The main point of this process was to do a retrospective after each timed session and work out what the best approach going forward would be. One particularly interesting thing was that half way through we were getting around 40 points (up from 10) and thought that was amazing. Then were told that other teams got roughly 130. So instantly we realised we could do better, worked out how (doing 2 or 3 balls at a time) and ended up getting around 130 ourselves.
It just goes to show no matter how well you think you’re doing, it is hard to know what the potential is.
Activity #2 - Lego City
Oh I love Lego.

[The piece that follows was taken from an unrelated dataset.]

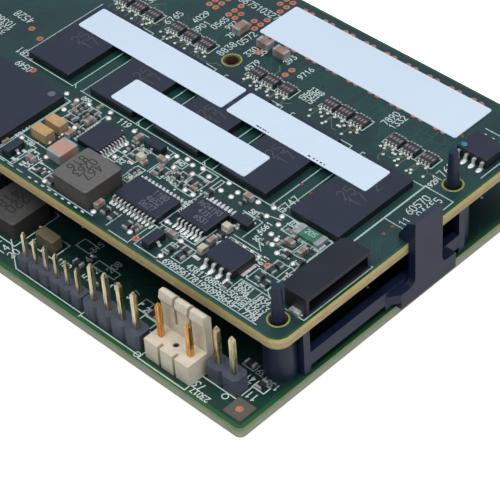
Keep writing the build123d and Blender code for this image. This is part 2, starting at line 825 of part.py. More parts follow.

Our “vision” that we had to meet was to create a Lego city that had tourists who would think it was a lovely place but it was actually a secret experimentation laboratory.
I could go into massive detail about how we build a city, and kept getting told off for not quite meeting the criteria of the backlog item (because we hadn’t asked for it to be fleshed out further). Interestingly we had to all figure out together how much effort each backlog item would take and I thought the perimeter wall would be the hardest thing to do because you had to wait till the end to do it and it was unknowable how big it would be. Everyone else disagreed and said a small wall is simple. It turned out to be a big task because it had to be so long, a particular height and with guns (that the “product owner” hadn’t actually told us about) and also a lot of the bricks had already been used.
I think this task really showed how everyone does work in the real world. Anyone that has worked with me knows if I feel like I’m not being useful, I make myself useful. This is great in the sense that I don’t twiddle my thumbs doing nothing, but it means things get brought in that were not already planned and often my views differ to other people’s. It’s something I know I do, but really showed me that it is a trait of mine not just when I work on things that are in my expertise. How I fix it I’m not sure, but it’s definitely enlightening.